This week saw two significant age discrimination cases reach the Supreme Court, both of which involve issues that employers need to be aware of. The cases are now the leading authorities for age discrimination.
The cases, Seldon v Clarkson Wright and Jakes and Homer v Chief Constable of West Yorkshire Police, involved compulsory retirement and a degree requirement for promotion. The respective outcomes offer important guidance for employers.
Seldon v Clarkson Wright and Jakes
Seldon concerned a partner at a law firm that had a policy of retiring partners at the age of 65. Mr Seldon was required to retire at 65 in line with this policy and claimed that this amounted to direct age discrimination.
The employment tribunal found that the policy was justified, and that it was a proportionate means of achieving aims relating to opportunities within the firm and employee turnover.

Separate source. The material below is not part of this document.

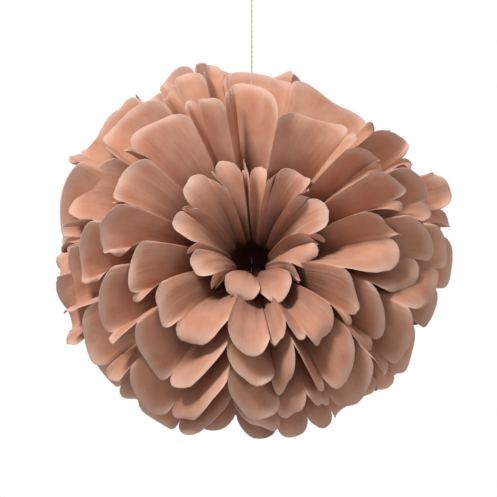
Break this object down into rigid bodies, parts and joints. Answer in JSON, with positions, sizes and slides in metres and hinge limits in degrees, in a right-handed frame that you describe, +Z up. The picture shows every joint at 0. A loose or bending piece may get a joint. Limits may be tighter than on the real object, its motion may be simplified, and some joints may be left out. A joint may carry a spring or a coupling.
{
  "type": "tissue paper pom pom",
  "caption": "Hanging decoration: a ball of pleated tissue paper petals round a wire tie, on a thread with a knotted loop.",
  "frame": {"origin": "inside top of the thread loop that the pom pom hangs from", "axes": "+Z up along the thread, the flower of front petals looks towards -Y and 33 degrees upwards, +X to its right as seen from the front"},
  "size_m": [0.2536, 0.1931, 0.3034],
  "materials": {
    "tissue_paper": "dusty rose brown tissue, matt, thin enough to let light through",
    "tie_wire": "annealed steel wire, dull grey",
    "cotton_thread": "twisted cotton thread, pale taupe"
  },
  "bodies": {
    "root": {"tissue_sheet_01": "tissue_paper", "tissue_sheet_02": "tissue_paper", "tissue_sheet_03": "tissue_paper", "tissue_sheet_04": "tissue_paper", "tissue_sheet_05": "tissue_paper", "tissue_sheet_06": "tissue_paper", "tissue_sheet_07": "tissue_paper", "tissue_sheet_08": "tissue_paper", "tissue_sheet_09": "tissue_paper", "tissue_sheet_10": "tissue_paper", "tie_wire": "tie_wire", "hanging_thread": "cotton_thread", "thread_knot": "cotton_thread"}
  },
  "joints": []
}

However, the Employment Appeal Tribunal (EAT) held that the tribunal had not considered whether or not these aims could have been achieved by a retirement age other than 65 and remitted the case to the tribunal to consider this point.
After the Court of Appeal dismissed Mr Seldon’s appeal, he appealed to the Supreme Court, which subsequently dismissed his appeal.
Although the case involves the compulsory retirement of a partner in a law firm, rather than requiring employees to retire, the Supreme Court guidance applies equally to employers seeking to justify retaining a compulsory retirement age under the Equality Act 2010.
The implications of Seldon for employers are:
- While an employer could claim that the aim of having a set retirement age is to encourage a more diverse workforce by freeing up space for younger workers, the employer is likely to have to show that there is a problem with recruiting the young in its industry and that this problem has been specifically caused by the retention of older workers in that sector.
- Employers with sophisticated performance-management measures in place are highly unlikely to be able to justify having a retirement age to avoid confrontation with underperforming workers.
- The employer would also have to show that its chosen mandatory retirement age was set at a level that is appropriate and necessary to achieve the aim in question.
The case has led some commentators to suggest that the decision has left the door open for employers to set their own retirement ages. However, the Chartered Institute of Personnel and Development (CIPD) has advised that this is not the case and, instead, warned employers to remember the business benefits of recruiting, retaining, engaging and motivating a diverse workforce.
CIPD diversity adviser Dianah Worman said: “The main messages to be taken are the difficulty of providing well-evidenced reasons to justify the retention of a retirement age and the importance of good performance management to safely dismiss a person fairly on the basis of capability rather than their age. Since the removal of the default retirement age came into force, most businesses have dealt with the banning of compulsory retirement without skipping a beat, and there is significant evidence of good practice delivering real business benefits.
“The CIPD has consistently argued that compulsory retirement should only be implemented in exceptional and well-evidenced circumstances, which should be applied across all forms of employment.
“For business, labour-market economics and societal reasons, employers should not interpret the Seldon judgment as an indication that maintaining a retirement age is an easy or desirable option. On the contrary, we believe it points to the legal complexities of stacking one up when challenged. Good performance management is the way forward and employers need to bite the bullet on this.”
Homer v Chief Constable of West Yorkshire Police
Homer, meanwhile, offers its own guidance for employers. The case concerned a worker at the Police National Legal Database (PNLD) who began working there before a degree was required for a particular position (skills and experience were considered sufficient, together with a lesser qualification).
However, in 2005, a new grading system was introduced at the PNLD, meaning that a law degree or similar was required in order for employees to achieve promotion to particular grades in the organisation. Therefore, when Mr Homer attempted to apply for a promotion to the highest grade, his application was rejected due to his not holding a relevant degree.
Mr Homer complained that, since he was aged 62 at the time and it would have taken him four years to complete a part-time law degree, this would have taken him beyond the PNLD’s retirement age of 65.
He complained that he was therefore unable to obtain the degree required to achieve promotion before the time he was due to retire.
Mr Homer’s internal appeals were rejected, and he claimed indirect age discrimination. The employment tribunal upheld his claims, but the EAT found that there had been no indirect age discrimination. The Court of Appeal agreed, and the case went to the Supreme Court.
The Supreme Court held that the PNLD’s degree requirement for promotion was indirect age discrimination, but sent the case back to the employment tribunal to decide whether or not the PNLD’s actions were justified as a proportionate means of achieving a legitimate aim.